The Motley Fool: Cisco can ride the tech waves and still deliver dividends

The Motley Fool

The Motley Fool Take

Networking giant Cisco Systems (NASDAQ: CSCO) is a stable and mature tech company, but it has been suffering from weak demand for its switches and routers that keep information flowing through the internet. That has put downward pressure on sales growth and on its stock price, offering investors an attractive opportunity.

Cisco’s future is promising, as it’s making steady progress in its transition away from switching and routing and toward a business more focused on software and subscription services. This should drive accelerating growth and profitability, and profit margins have already been rising.

Cisco is also building its “Internet of Things” offerings, using its networking and switches technology to improve connected servers in manufacturing, utilities, oil and gas, transportation and smart cities.

The company sports far more cash and cash equivalents than debt, and it’s generating more than $12 billion annually in free cash flow. This enables it to ride the ups and downs of the economic cycle without peril.

Cisco started paying dividends in 2011, and it has increased payments every year since then. This includes a generous 24 percent hike in 2016, leaving the stock with a dividend that recently yielded 3.6 percent.

With dominant market share in an infrastructure-oriented business, a rock-solid financial position and a reasonable valuation, Cisco Systems has a lot to offer investors. (The Motley Fool has recommended Cisco Systems.)

Ask the Fool

Q: What are “naked calls”? - H.W., Saginaw, Michigan

A: They’re an options-investing strategy. Remember that there are two main kinds of options: calls and puts. Buying a call gives you the right to buy a set number of shares, at a set “strike” price, within a certain period of time (often just a few months). Puts give you the right to sell shares.

You sell (or “write”) naked calls when you don’t own the underlying stock. It’s risky because if the stock soars, you may have to buy it at the new, high price, to deliver it to whoever bought the call you sold. You can potentially lose a lot. Of course, if the stock doesn’t pass the strike price before the option expires, you pocket the price of the option. That’s the appeal of this strategy.

You can be more conservative with a covered-call strategy, where you sell a call only if you own the underlying stock and are willing to part with it, if need be. You don’t lose any money this way, but if you end up having to hand over your shares, you do lose profits you might have made if you’d kept the stock. Many options strategies are risky, and you can do quite well investing in stocks without ever going near options.

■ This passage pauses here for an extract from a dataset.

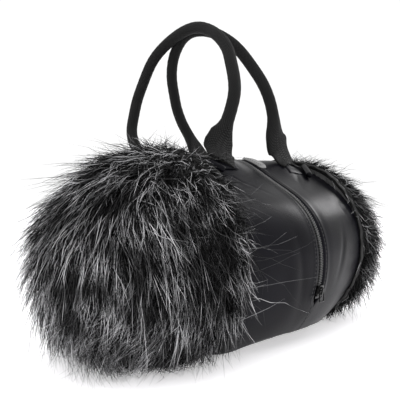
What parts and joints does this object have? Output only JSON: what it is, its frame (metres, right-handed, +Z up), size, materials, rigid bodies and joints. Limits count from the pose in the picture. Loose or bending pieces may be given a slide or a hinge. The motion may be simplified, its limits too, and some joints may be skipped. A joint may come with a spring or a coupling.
{
  "type": "furry windscreen",
  "caption": "Barrel-shaped furry windscreen for a two-eared microphone: leatherette body split by a zip, long-fur end caps over foam, two webbing carry handles.",
  "frame": {"origin": "the middle of the barrel's flattened underside, under the sewn seam, on the surface that the windscreen lies on", "axes": "+X along the barrel towards its right fur cap, -Y to the front where the slider is parked, +Z up"},
  "size_m": [0.45, 0.2409, 0.3258],
  "materials": {
    "leatherette": "satin, fine grain",
    "tab_leather": "satin, fine grain",
    "piping": "satin",
    "fur": "long pile, frosted tips",
    "knit_backing": "matte knit",
    "foam": "open-cell foam",
    "zip_tape": "matte woven tape",
    "zip_chain": "moulded",
    "slider_metal": "gloss black",
    "webbing": "woven webbing",
    "handle_core": "matte cord",
    "board": "matte"
  },
  "bodies": {
    "left_half": {"left_panel": "leatherette", "left_panel_lining": "foam", "left_piping": "piping", "left_fur_backing": "knit_backing", "left_fur_pile": "fur", "left_cap_foam": "foam", "left_zip_tape": "zip_tape", "left_zip_teeth": "zip_chain", "left_foot_welt": "leatherette", "left_front_patch": "leatherette", "left_back_patch": "leatherette", "base_gusset": "leatherette", "base_board": "board", "zip_front_stop": "zip_chain", "zip_back_stop": "zip_chain"},
    "right_half": {"right_panel": "leatherette", "right_panel_lining": "foam", "right_piping": "piping", "right_fur_backing": "knit_backing", "right_fur_pile": "fur", "right_cap_foam": "foam", "right_zip_tape": "zip_tape", "right_zip_teeth": "zip_chain", "right_foot_welt": "leatherette", "right_front_patch": "leatherette", "right_back_patch": "leatherette", "side_tab": "tab_leather"},
    "slider": {"slider_body": "slider_metal"},
    "puller": {"slider_puller": "slider_metal"},
    "left_handle": {"left_handle_webbing": "webbing", "left_handle_core": "handle_core", "left_front_paddle": "webbing", "left_back_paddle": "webbing"},
    "right_handle": {"right_handle_webbing": "webbing", "right_handle_core": "handle_core", "right_front_paddle": "webbing", "right_back_paddle": "webbing"}
  },
  "joints": [
    {"name": "open_right_half", "type": "hinge", "parent": "left_half", "child": "right_half", "pos_m": [0, -0.02067, 0.00791], "axis": [0, 0.9613, -0.2756], "range_deg": [0, 30], "deforming": ["base_gusset"]},
    {"name": "slider_travel", "type": "hinge", "parent": "left_half", "child": "slider", "pos_m": [0, 0, 0.08], "axis": [-1, 0, 0], "range_deg": [0, 242.74]},
    {"name": "puller_swing", "type": "hinge", "parent": "slider", "child": "puller", "pos_m": [0, -0.0984, 0.05295], "axis": [-1, 0, 0], "range_deg": [-8, 100]},
    {"name": "left_handle_fold", "type": "hinge", "parent": "left_half", "child": "left_handle", "pos_m": [-0.048, -0.01841, 0.17677], "axis": [0, 0.9613, -0.2756], "range_deg": [-50, 0]},
    {"name": "right_handle_fold", "type": "hinge", "parent": "right_half", "child": "right_handle", "pos_m": [0.048, -0.01841, 0.17677], "axis": [0, 0.9613, -0.2756], "range_deg": [0, 50]}
  ]
}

Q: Where can I find the quarterly and annual earnings reports companies file with the Securities and Exchange Commission (SEC)? - C.S., St. Augustine, Florida

A: You can get them from the SEC itself, at sec.gov/edgar.shtml. You can also call the company’s investor relations department and ask for its latest filings - or poke around the company’s website or many major financial websites.

My Dumbest Investment

In 2007, I received a “hot tip” flier in the mail about an internet company that provided games and learning activities for mothers to use with young children. I purchased about 50 shares for around $30 apiece. After the stock dropped to $15 per share, I doubled down in order to lower my cost basis. When shares fell to around $6, I again bought more.

After many more such purchases, I had lowered my cost basis to just a dime per share! I had spent a lot of money on commissions by this time, of course. I owned 44,958 shares at a cost of $4,654! The stock was trading at around $0.0002 per share then. If it went up to just $0.02, I would see a couple hundred dollars “profit” in my account - but there was no way that I could sell 44,000-plus shares.

Mercifully, the stock finally dropped to $0, and I stopped buying shares. It’s still in my portfolio, as a reminder to buy falling stocks only if I think they’re a better value, not to lower my cost basis. - R.G., Nantucket, Massachusetts

The Fool responds: You learned a tough lesson. Many times, stocks plunge for good reason - and permanently. Once it was in penny-stock territory, that should have been another red flag. Focus on a stock’s intrinsic value and growth prospects, not on your purchase price.